◆ STATED GOAL: Each line below should be quoted exactly, please.
** start of COLLECTED DATA **
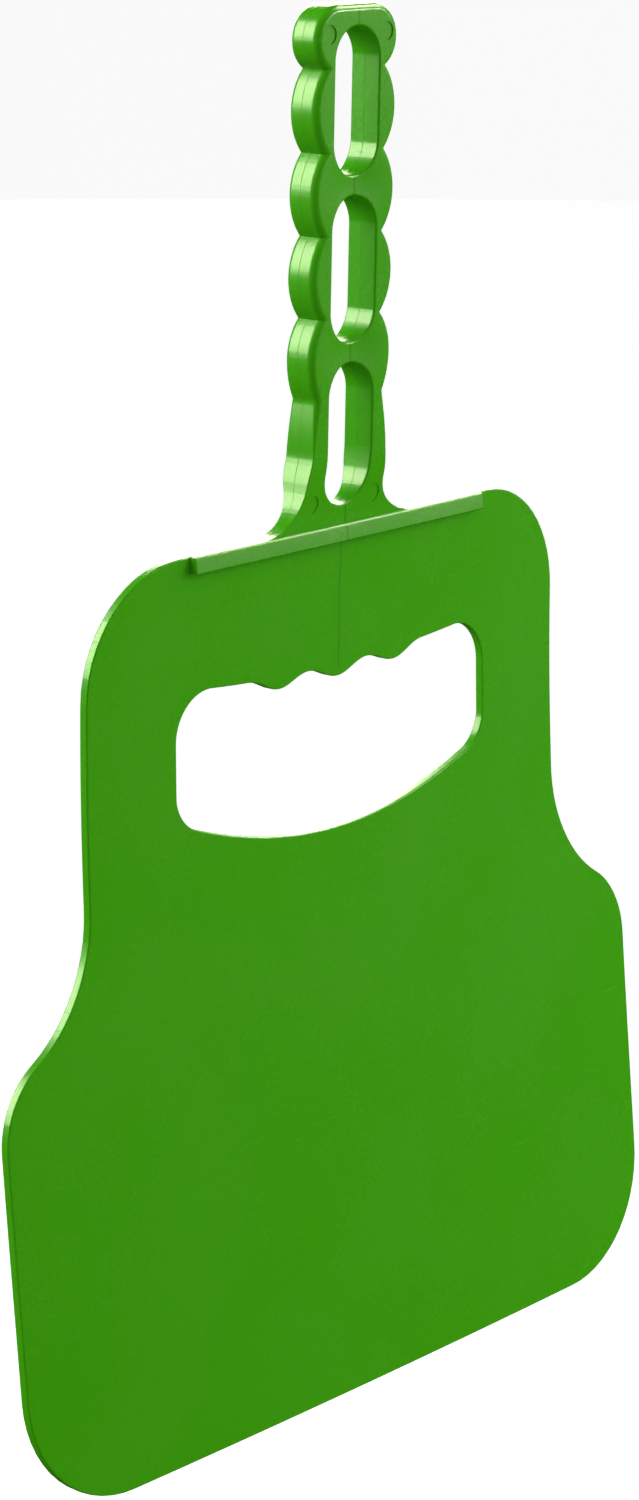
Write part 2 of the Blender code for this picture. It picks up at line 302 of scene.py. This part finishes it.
def into_one_face(piece):
    """Dissolves the edges inside a flat sheet."""
    bpy.ops.mesh.select_mode(type="EDGE")
    bpy.ops.mesh.select_all(action="DESELECT")
    pick(piece, "edges", lambda e: len(e.link_faces) == 2)
    bpy.ops.mesh.dissolve_edges(use_verts=False)
    bpy.ops.mesh.select_mode(type="VERT")


def round_corner(piece, x, z, reach, profile=0.5, segments=14):
    """Rounds the sheet's corners at +x and -x. reach is what the curve takes from each side."""
    bpy.ops.mesh.select_all(action="DESELECT")
    pick(piece, "verts", lambda v: abs(abs(v.co.x) - x) < NEAR and abs(v.co.z - z) < NEAR)
    bpy.ops.mesh.bevel(offset=reach, segments=segments, profile=profile, affect="VERTICES",
                       clamp_overlap=False)


def thicken(piece, depth):
    """Gives a flat sheet its thickness, half to the front and half to the back."""
    bpy.ops.mesh.select_all(action="SELECT")
    bpy.ops.mesh.extrude_region_move(TRANSFORM_OT_translate={"value": (0, depth, 0)})
    bpy.ops.mesh.select_all(action="SELECT")
    bpy.ops.transform.translate(value=(0, -depth / 2, 0))
    bpy.ops.mesh.normals_make_consistent(inside=False)
    leave_edit()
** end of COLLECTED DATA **
◆ ANSWER TO THIS PROBLEM:
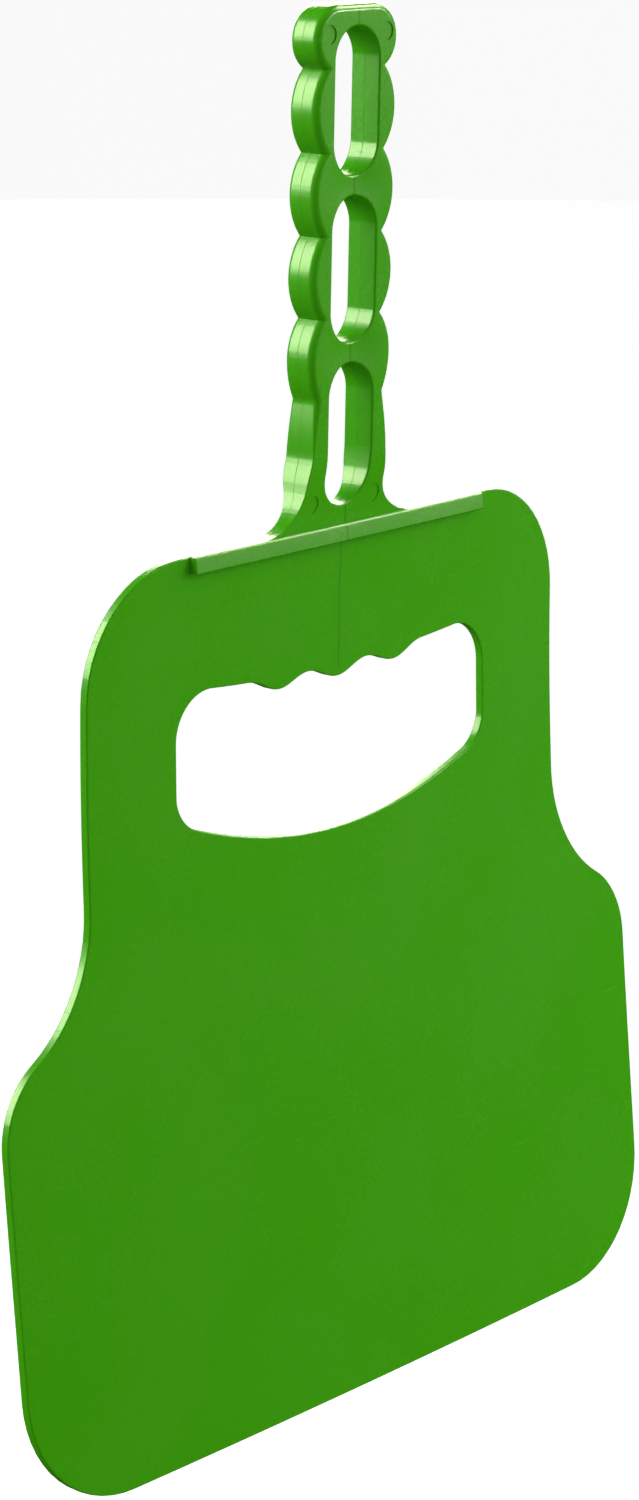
Write part 2 of the Blender code for this picture. It picks up at line 302 of scene.py. This part finishes it.
def into_one_face(piece):
    """Dissolves the edges inside a flat sheet."""
    bpy.ops.mesh.select_mode(type="EDGE")
    bpy.ops.mesh.select_all(action="DESELECT")
    pick(piece, "edges", lambda e: len(e.link_faces) == 2)
    bpy.ops.mesh.dissolve_edges(use_verts=False)
    bpy.ops.mesh.select_mode(type="VERT")


def round_corner(piece, x, z, reach, profile=0.5, segments=14):
    """Rounds the sheet's corners at +x and -x. reach is what the curve takes from each side."""
    bpy.ops.mesh.select_all(action="DESELECT")
    pick(piece, "verts", lambda v: abs(abs(v.co.x) - x) < NEAR and abs(v.co.z - z) < NEAR)
    bpy.ops.mesh.bevel(offset=reach, segments=segments, profile=profile, affect="VERTICES",
                       clamp_overlap=False)


def thicken(piece, depth):
    """Gives a flat sheet its thickness, half to the front and half to the back."""
    bpy.ops.mesh.select_all(action="SELECT")
    bpy.ops.mesh.extrude_region_move(TRANSFORM_OT_translate={"value": (0, depth, 0)})
    bpy.ops.mesh.select_all(action="SELECT")
    bpy.ops.transform.translate(value=(0, -depth / 2, 0))
    bpy.ops.mesh.normals_make_consistent(inside=False)
    leave_edit()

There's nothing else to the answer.